Kosheyb was placed in custody last November, and Darehshori said there was a court session in March. “What happened since then isn’t clear,” she said, adding that when the trial begins, international monitors should be allowed in.



Flawed though they may be, observers say the setting up of the special court marked a change of tactics by the Khartoum government. “They moved from a rhetoric of blanket denial to this ad hoc, arbitrary picking of individuals to say, ‘Look we’re addressing this issue’,” said Kheiltash.



Sudan watcher Eric Reeves believes the recent legal activity is the result of pressure on the government – not just from the ICC but also from key allies such as China. China depends on Sudanese oil and in return has defended President Omar al-Bashir on the international stage.

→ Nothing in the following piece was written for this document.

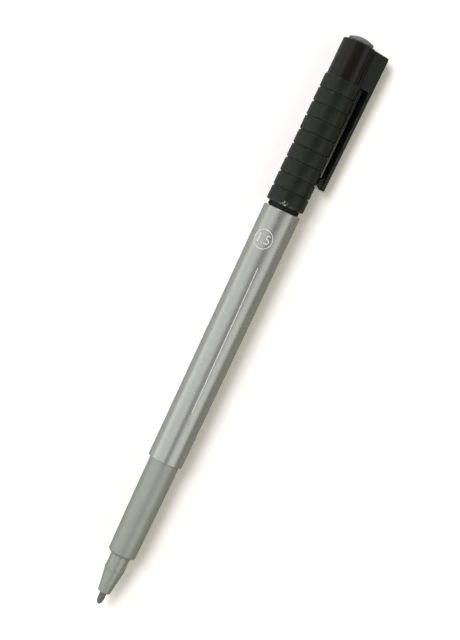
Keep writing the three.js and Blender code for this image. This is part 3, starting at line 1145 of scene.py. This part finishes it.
def finishPiece(piece, body, material, nodes, laid=False):
    if not laid:
        layDown(piece)
        smooth(piece)
        storeEdgeShare(piece)
    piece.data.materials.clear()
    piece.data.materials.append(material)
    if body:
        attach(piece, body)
    if nodes:
        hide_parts(*nodes)
    print("made", piece.name, "with", len(piece.data.polygons), "faces")


finishPiece(makeNib(), "pen", patternedMaterial(nibLook), ["nib"])
finishPiece(makeHolder(), "pen", patternedMaterial(holderLook), ["nib_holder"])
finishPiece(makeSection(), "pen", patternedMaterial(sectionLook), ["front_section"])
barrel = makeBarrel()
finishPiece(barrel, "pen", patternedMaterial(barrelLook), ["barrel"])
finishPiece(makeReservoir(), "pen", patternedMaterial(inkLook), ["reservoir_core"])
finishPiece(makeSleeve(), "pen", patternedMaterial(sleeveLook), ["reservoir_film"])
finishPiece(makePlug(), "pen", patternedMaterial(plugLook), ["rear_plug"])
finishPiece(makeCap(), "cap", capMaterial(), ["cap_shell"])
finishPiece(makeDome(), "cap", patternedMaterial(domeLook), ["cap_end_plug"])
finishPiece(makeLiner(), "cap_carrier", patternedMaterial(linerLook), ["cap_liner"])
clip = makeClip()
finishPiece(clip, None, patternedMaterial(clipLook), ["cap_clip"])
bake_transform(clip)
ink = patternedMaterial(printLook)
for makePrint in (makePrintLine, makePrintRing, makePrintNumber):
    finishPiece(makePrint(barrel), "pen", ink, [], laid=True)
print("the pen is modelled")


# Table: pale to the light and in reflections, with painted shade making it darker on the clip's side in
# reflections, and white to the camera outside the pen's shadow
tableLook = {
    "size": 8.0,  # metres
    "lit": (0.50, 0.49, 0.46, 1),
    "seen": (1.2, 1.195, 1.175, 1),
    "fadeToWhite": (0.12, 0.6),  # metres from the pen's middle, past its shadow
    # in reflections: how bright it is far off and near the pen, on the clip's side, darkened there as painted
    # shade, and on the other
    "mirroredFarPaintedShade": (0.2, 0.32),
    "mirroredNearPaintedShade": ([0.24, 0.235, 0.215, 1], [0.5, 0.5, 0.48, 1]),
    "sides": (-0.02, 0.02),
}


def addRays(tree):
    # whether a ray comes from the camera, and whether from a reflection or a see-through piece
    rays = addNode(tree, "LightPath", {})
    return rays["Is Camera Ray"], mathOf(tree, "MAXIMUM", rays["Is Glossy Ray"], rays["Is Transmission Ray"])


def makeTable():
    look = tableLook
    table = addPrimitive("table", bpy.ops.mesh.primitive_plane_add, size=look["size"], location=(0, 0, 0))
    sockets = {"Roughness": 0.9, "Specular IOR Level": 0, "Emission Color": (1, 1, 1, 1)}
    made, tree, shader = newMaterial("white table", sockets)
    camera, mirrored = addRays(tree)
    place = addNode(tree, "TexCoord", {})["Object"]
    # side is 0 on the clip's side, where the table is painted darker in reflections as painted shade, and 1
    # on the other
    side = rangeOf(tree, addNode(tree, "SeparateXYZ", {"Vector": place})["Y"], 0.0, 1.0, *look["sides"])
    near = blendColours(tree, *look["mirroredNearPaintedShade"], side)
    lit = blendColours(tree, look["lit"], near, mirrored)
    feed(tree, blendColours(tree, lit, look["seen"], camera), shader["Base Color"])
    away = vectorOf(tree, "LENGTH", {0: place}, "Value")
    fade = rangeOf(tree, away, 0.0, 1.0, *look["fadeToWhite"])
    faint = mathOf(tree, "MULTIPLY", mirrored, rangeOf(tree, side, *look["mirroredFarPaintedShade"]))
    seen = mathOf(tree, "MAXIMUM", camera, faint)
    feed(tree, mathOf(tree, "MULTIPLY", seen, fade), shader["Emission Strength"])
    table.data.materials.append(made)


makeTable()

# Room: dim and even as light, white to the camera, and with two pale walls in reflections
roomLook = {
    "ambient": (0.42, 0.41, 0.345),
    "wallLevel": 1.3,
    "middle": -7,  # degrees from overhead, to the left where they are positive, of the gap between the walls
    # degrees from the middle, and the share of wallLevel there
    "walls": {-90: 0.62, -60: 0.69, -38: 0.81, -20: 0.73, -12: 0.44, -4: 0.12, 4: 0.12,
              12: 0.55, 19: 0.8, 30: 0.7, 50: 0.66, 65: 0.8, 80: 0.93, 90: 0.96},
    "rightEnd": (-84, -64),  # degrees from overhead, where the right wall fades out
    # how much further apart and dimmer the walls are towards the cap's end
    "wallsPart": {"along": (-0.1, 0.09), "degrees": 27, "dim": 0.68},
    "frontDim": {"along": (-0.45, -0.25), "dim": 0.75},  # and how much dimmer they are towards the nib
    "lamp": {"towards": (0.62, 0.3, 0.72), "degrees": (8, 4), "level": 5.5},
}


def makeRoom():
    look, part, front, lamp = roomLook, roomLook["wallsPart"], roomLook["frontDim"], roomLook["lamp"]
    world = bpy.data.worlds.new("studio room")
    bpy.context.scene.world = world
    world.use_nodes = True
    tree = world.node_tree
    camera, mirrored = addRays(tree)
    place = addNode(tree, "TexCoord", {})["Generated"]
    parts = addNode(tree, "SeparateXYZ", {"Vector": place})

    # the angle from the middle, less what the dark gap between the walls takes at this place along the pen
    overhead = mathOf(tree, "ARCTAN2", parts["Y"], parts["Z"])
    angle = mathOf(tree, "SUBTRACT", overhead, math.radians(look["middle"]))
    gap = rangeOf(tree, parts["X"], 0.0, math.radians(part["degrees"]), *part["along"])
    less = mathOf(tree, "SUBTRACT", mathOf(tree, "ABSOLUTE", angle), gap)
    turn = mathOf(tree, "MULTIPLY", mathOf(tree, "MAXIMUM", less, 0.0), mathOf(tree, "SIGN", angle))

    # the walls' brightness at that angle, dimmer past the right end and towards the pen's ends
    share = rangeOf(tree, turn, 0.0, 1.0, -math.pi / 2, math.pi / 2)
    walls = addNode(tree, "ValToRGB", {"Fac": share})["Color"]
    marks = walls.node.color_ramp.elements
    stops = [((degrees + 90) / 180, level) for degrees, level in look["walls"].items()]
    for number, (position, level) in enumerate(stops):
        if 0 < number < len(stops) - 1:
            marks.new(position)
        marks[number].position = position
        marks[number].color = (level, level, level, 1)
    fadeFrom, fadeTo = [math.radians(degrees) for degrees in look["rightEnd"]]
    fade = rangeOf(tree, overhead, 0.1, 1.0, fadeFrom, fadeTo)
    faded = vectorOf(tree, "SCALE", {0: walls, "Scale": fade})
    dim = rangeOf(tree, parts["X"], look["wallLevel"], look["wallLevel"] * part["dim"], *part["along"])
    frontDim = rangeOf(tree, parts["X"], front["dim"], 1.0, *front["along"])
    lit = vectorOf(tree, "SCALE", {0: faded, "Scale": mathOf(tree, "MULTIPLY", dim, frontDim)})

    # one small lamp that shows in reflections
    near = vectorOf(tree, "DOT_PRODUCT", {0: place, 1: Vector(lamp["towards"]).normalized()}, "Value")
    outer, inner = [math.cos(math.radians(degrees)) for degrees in lamp["degrees"]]
    both = vectorOf(tree, "ADD", {0: lit, 1: rangeOf(tree, near, 0.0, lamp["level"], outer, inner)})

    # the light that the room gives is dimmer than its walls, and has the same dark gap overhead
    soft = vectorOf(tree, "MULTIPLY", {0: faded, 1: look["ambient"]})
    seen = blendColours(tree, blendColours(tree, soft, both, mirrored), [1, 1, 1, 1], camera)
    feed(tree, seen, tree.nodes["Background"].inputs["Color"])


makeRoom()

# Lamps: level is the brightness of the panel's face, where 1 is white, and tilt is from overhead to the left
lamps = {
    "key": {
        "towards": (1.9, 3.1, 5.2), "distance": 3.6, "size": (2.0, 2.0), "level": 6.5, "tint": (1, 1, 1.05),
    },
    "leftPanel": {"tilt": 46, "distance": 2.4, "size": (4.0, 3.2), "level": 0.64, "tint": (1, 1, 1)},
    "rightPanel": {"tilt": -54, "distance": 2.4, "size": (4.0, 2.0), "level": 1.3, "tint": (1, 0.965, 0.85)},
}


def makeLamp(name, distance, size, level, tint, towards=None, tilt=0):
    sideways, upwards = math.sin(math.radians(tilt)), math.cos(math.radians(tilt))
    direction = Vector(towards or (0, sideways, upwards)).normalized()
    lamp = addPrimitive(name, bpy.ops.object.light_add, type="AREA", location=direction * distance)
    lamp.rotation_euler = direction.to_track_quat("Z", "Y").to_euler()
    lamp.data.shape = "RECTANGLE"
    lamp.data.size, lamp.data.size_y = size
    lamp.data.energy = level * math.pi * size[0] * size[1]
    lamp.data.color = tint
    lamp.visible_glossy = False  # the room's walls are what shows in reflections


for name, settings in lamps.items():
    makeLamp(name, **settings)
print("table, room and lamps are in place")

# Camera: above the pen, a little towards the cap, with the pen leaning to the right in the picture
cameraView = {
    "place": (33.675, 484.4),  # along the pen, and above its axis
    "aim": 1.025,  # along the pen
    "sideways": 0.25,
    "lean": 25.1,  # degrees from upright
    "lens": 104.1,
    "sensor": 36.0,
}


def makeCamera():
    view = cameraView
    camera = addPrimitive("camera", bpy.ops.object.camera_add)
    camera.data.lens = view["lens"]
    camera.data.sensor_width = view["sensor"]
    camera.data.clip_start, camera.data.clip_end = 0.01, 20
    sideways = axisY + view["sideways"] * mm
    place = Vector((view["place"][0] * mm, sideways, axisZ + view["place"][1] * mm))
    aim = Vector((view["aim"] * mm, sideways, axisZ))
    forward = (aim - place).normalized()
    penWay = Vector((1, 0, 0))
    penWay = (penWay - penWay.dot(forward) * forward).normalized()
    lean = math.radians(view["lean"])
    up = penWay * math.cos(lean) - forward.cross(penWay) * math.sin(lean)
    right = forward.cross(up)
    turned = Matrix((right, up, -forward)).transposed()
    camera.matrix_world = Matrix.Translation(place) @ turned.to_4x4()
    bpy.context.scene.camera = camera


makeCamera()
bpy.context.scene.view_settings.view_transform = "Standard"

“[They] are in full-scale survivalist mode,” said Reeves, a Sudan researcher and analyst at Smith College in Massachusetts. “They’re getting pressure from all sides now. Even the Chinese have been moved to declare publicly that they would expect Khartoum to show more flexibility on the deployment of peacekeepers.



“If they’ve got China saying that, and they’ve got western nations breathing heavily … this is a lot of pressure from a lot of different quarters.”



Reeves points out that economic pressure is also building. Rolls Royce – which supplies engines to oil companies in Sudan – said last month it would pull out of the country, citing humanitarian concerns. The British aerospace firm followed German engineering giant Siemens and Swiss energy group ABB, which have both said they’re withdrawing from the country.



“Khartoum has made no comment on this but it has stung badly. The path of least resistance is to create additional show trials and execute people,” said Reeves.



Washburn agrees that there is an increase in legal activity in Sudan “whenever their anxiety level about the court rises”. He expects this will continue following the issuing of the arrest warrants on May 2. “As the pre-trial chamber starts to bear down we may well get a spasm of activity,” said Washburn.



Lisa Clifford is an IWPR reporter in The Hague.